In den 1970er Jahren traten massive Umweltprobleme auf. Veraltete Kupolöfen und unzureichende Filteranlagen führten zu erheblichen Staub- und Schmutzbelastungen. 1976 bis 1980 erließen die Behörden zahlreiche Ordnungsverfügungen und Bußgeldbescheide. 1980 sollte erstmals nach dem Bundes-Immissionsschutzgesetz ein Geschäftsführer seines Amtes enthoben werden.[4]

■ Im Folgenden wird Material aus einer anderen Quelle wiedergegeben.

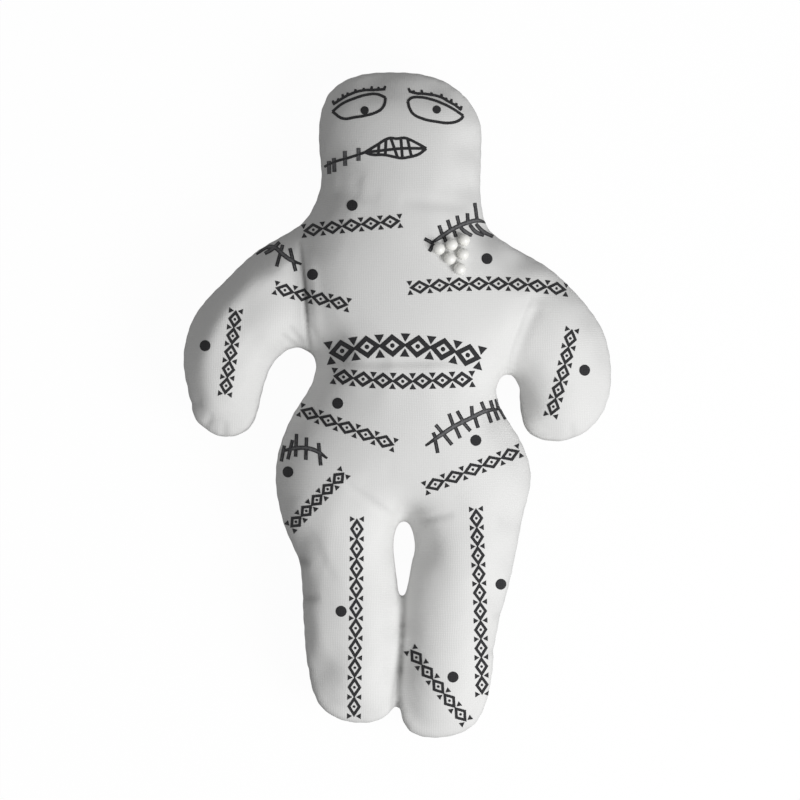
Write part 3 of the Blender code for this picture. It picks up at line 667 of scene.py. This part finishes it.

Um 1980 hatte das Unternehmen noch etwa 400 Mitarbeiter.
Ende des Unternehmens
Im Juni 1987 fusionierte die Wilhelm Mittelmann KG mit der Firma Tiefenthal (Velbert). Am 20. März 1989 übernahm die Mittelmann-Gruppe die Gießerei August Engels aus der Insolvenz. Am 9. November 1990 wurde an der Mettmanner Straße in Velbert die letzte Schicht gefahren; der Betrieb wurde zum Jahresende geschlossen. Am 30. Januar 1992 musste die Mittelmann Guß Vergleich anmelden. Am 2. April 1993 schließlich wurde um 7:12 Uhr der letzte Kasten gegossen – das endgültige Ende der Wilhelm Mittelmann KG.[2]
Standorte
- Velbert-Tönisheide: Temperguss- und Graugussgießerei
- Wülfrath: Armaturen- und Apparatebau, Kleineisenfertigung (heute AVK Armaturen GmbH)[5]
- Heiligenhaus: „Niederheinisches Eisenwerk GmbH“ (Grauguss- und Tempergussgießerei)
- Mettmann: Vertriebsgesellschaft „Henssgen Karabinerhaken GmbH“[1]
Umweltkontroversen
Ab den 1970er Jahren geriet die Firma in die Schlagzeilen: Eisenstaub aus den Schornsteinen führte zu erheblichen Belastungen für Anwohner, Pflanzen und Sportanlagen. Zwischen 1976 und 1980 wurden neun Ordnungsverfügungen und 13 Bußgeldbescheide gegen das Unternehmen verhängt.
1980 forderte der nordrhein-westfälische Sozialminister Friedhelm Farthmann die Absetzung des Geschäftsführers Hans Ernenputsch, ein Novum in der deutschen Industriegeschichte.[4]
Einzelnachweise
- ↑ a b c Wilhelm Mittelmann KG: 50 Jahre Wilhelm Mittelmann 1911 - 1961. Hrsg.: Wilhelm Mittelmann KG. Hans Putty, Druck und Verlag, Wuppertal 1961.
- ↑ a b Monika Hülsiepen, Dr. Woldemar Rösner, Wolfgang Schneidewind, Ralf Seipenbusch: Tönisheide im Wandel der Zeit. Hrsg.: Bürgerverein Tönisheide 1907 e.V. Funke-Druck GmbH, Velbert August 1997.
- ↑ Bergischer Geschichtsverein - Abteilung Velbert-Hardenberg e.V. Abgerufen am 8. September 2025.
- ↑ a b Aus der Portokasse. In: Der Spiegel. 21. September 1980, ISSN 2195-1349 (spiegel.de [abgerufen am 8. September 2025]).
- ↑ AVK Armaturen - Hydranten, Armaturen, Ventile | Home - AVK Armaturen. Abgerufen am 9. September 2025.